On April 7 [2008], however, the Deccan Herald removed the April 5 article from its website, and published a second article, in which Shahi’s management was cited presenting the company’s claim that the violence was the result of inter-employee conflict which occurred outside the factory. From interviews with Deccan Herald staff, the WRC learned that this substitution was made by the newspaper as a result of pressure from Shahi – applied both directly and through requests from members of the newspaper’s board. The Deccan Herald journalists told the WRC, however, that, despite Shahi management’s pressure, they stood by their original reporting of the incident as an attack on workers directed by the company management.

Who Are The Owners And What Is Their Standing?
Shahi Exports is a supplier to big names like Abercrombie & Fitch, Gap, Esprit, Wal-Mart, Ralph Lauren and Tommy Hilfiger. Shahi Exports earns more than USD 850 Million in annual revenue and employs 3000 workers.
Their Managing Director is Harish Ahuja. He made a news when he bought a bungalow in Delhi for Rs 173 Crores. In another event the family came in limelight because the owner’s son Anand Ahuja married the well known actor Sonam Kapoor. Anand Ahuja is a Director on the Board of Shahi Exports. He graduated in economics and international relations from the University of Pennsylvania. In 2010, he went to Wharton to pursue MBA, but didn’t complete it.

There Are Several Issues Here:
There is institutional violence here. Several issues come to mind while reading this report.
The modern industry demands order and conformity. Every organisation has dozens of ‘SOP’s or Standard Operating Procedures. Organisations prescribe how an activity is to be performed [and there is no other way acceptable] in great detail. This is evident in the auto industry. Now it is seen in almost all industries.
While order is prescribed in great detail for work, the area left untouched is the people processes or the ‘civilised processes.’ Communication exercises in the industry continue to be top-down exercises and not the other way.
Failure to institute these processes has roots, in my opinion, in deeply feudal ways of the entrepreneurs. Once the feudal culture develops in an organisation, which promotes conformity if not total subservience to the ‘owners’, even managers tend to act flashing their power and bullying when they can. In Shahi Exports several instances of violence have been cited in which their managers or supervisors are involved.

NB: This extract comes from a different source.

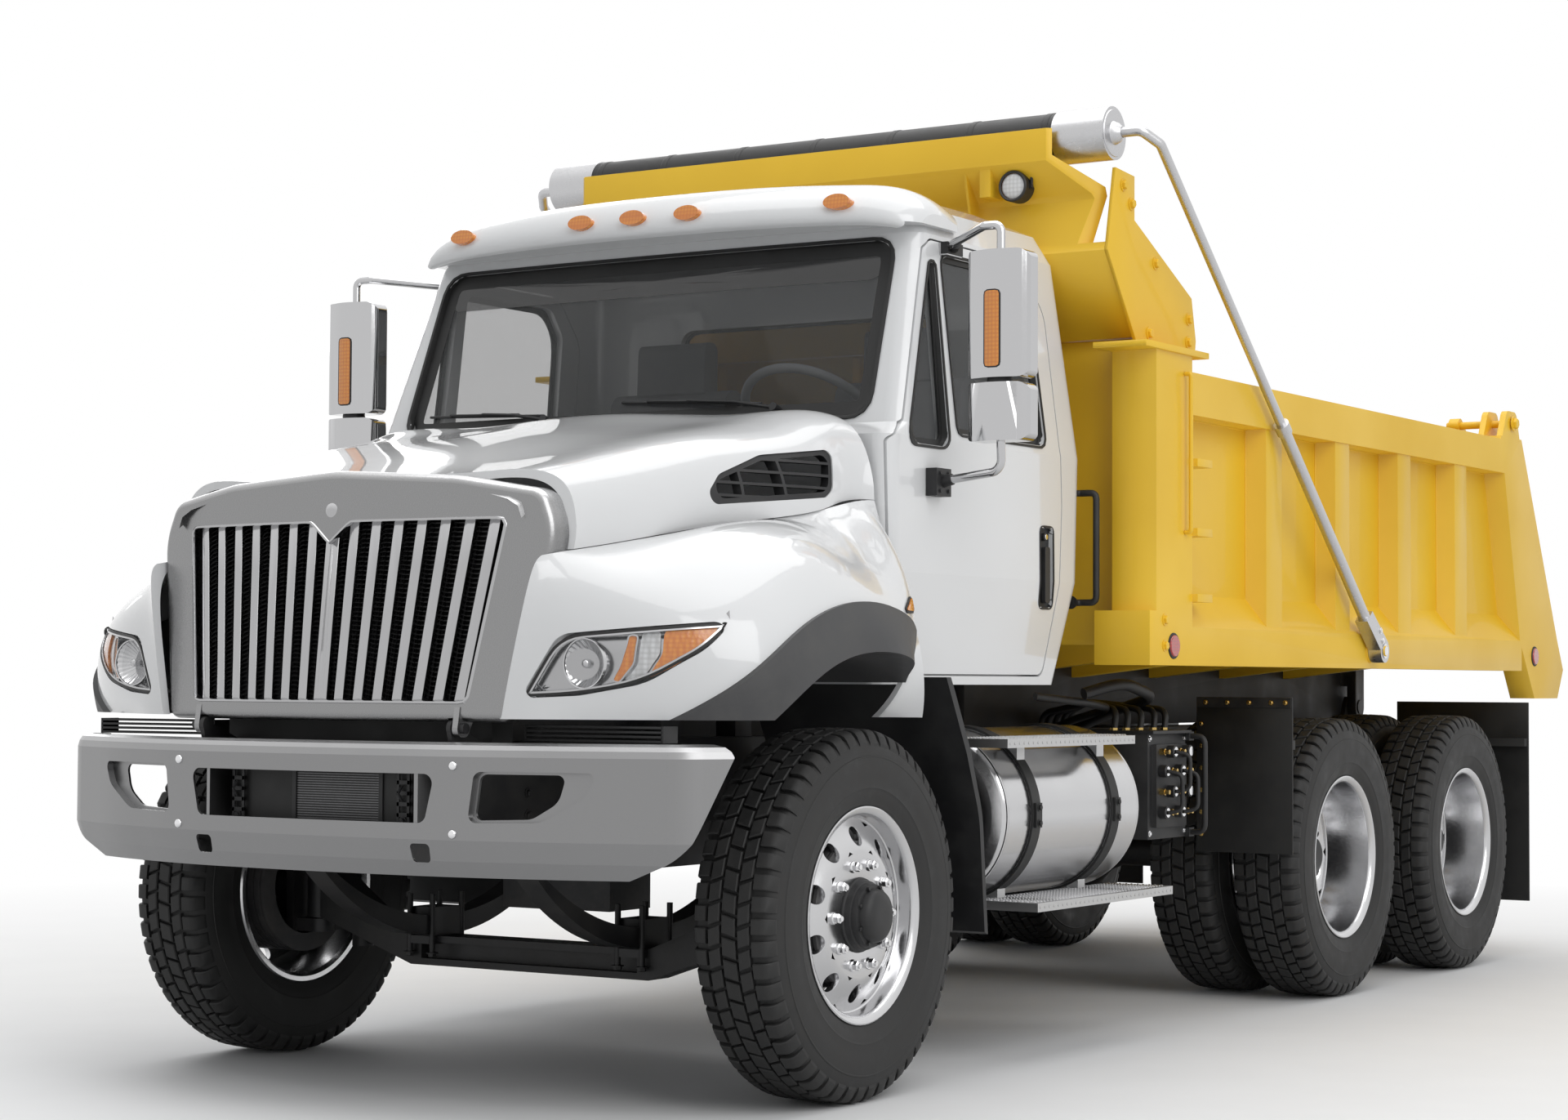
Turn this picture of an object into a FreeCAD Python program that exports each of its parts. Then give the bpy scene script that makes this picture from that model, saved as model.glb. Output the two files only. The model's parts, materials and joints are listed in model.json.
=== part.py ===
"""Tandem-axle dump truck with a tilting hood, two doors, a tipping body, a tailgate and a tarp arm.

Millimetres. X points to the truck's left, Y to its rear, Z up, and the ground is Z = 0.
Stations along the truck are written from the front axle, and every piece is moved at the
end so that the middle of the truck's box stands on the origin.
"""
import FreeCAD
import Part
import math
import os

V = FreeCAD.Vector

# Wheels and axles
TYRE_RADIUS = 520
TYRE_WIDTH = 270
RIM_SEAT_RADIUS = 286
RIM_FLANGE_RADIUS = 304
RIM_WIDTH = 236
RIM_WALL = 12
STEER_WHEEL_X = 1020
DUAL_OUTER_X = 1066
DUAL_SPACING = 335
TANDEM_FIRST_Y = 3441
TANDEM_SPACING = 1320
REAR_AXLE_Y = TANDEM_FIRST_Y + TANDEM_SPACING
KINGPIN_X = 845
KINGPIN_RADIUS = 24
STEERING_ARM = 200
SPINDLE_RADIUS = 40
HUB_RADIUS = 105
HAND_HOLES = 10
HAND_HOLE_RADIUS = 27
HAND_HOLE_CIRCLE = 218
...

But in final analysis who runs the show? The violence mentioned in the report is so shocking – it is based on sex, caste and religion. [**“This woman is not fit to be a worker. Her caste is meant to burn dead people and that is what she should be doing. Beat her and throw her out.” – Statements by Shahi supervisor and production manager regarding workers assaulted on April 4, 2018 //  **“We made a mistake in giving a Muslim an appointment in this factory. You have given birth to a son who wants to shut the factory and render all the workers jobless.” – Shahi Human Resources Manager to a female employee whose son was one of the employees beaten at the factory on April 4, 2018.]
If managements lay down do’s and don’ts clearly to all employees such violence would not take place. In other words the management of Shahi Exports cannot wash its hands off the incident – they are clearly culpable.
On another note, if owners believe [well-founded surely] that they can ‘manage’ the Government machinery, they get emboldened to use power and violence. Government’s will to bring the guilty to the book, no matter what his standing, can alone be the deterrent.
Organisations must define values to live by, and Government must clamp down on violence, enforce law and order. One tells you what to do and the other tells you what not to do! Unless both exist, violence at workplace cannot be controlled.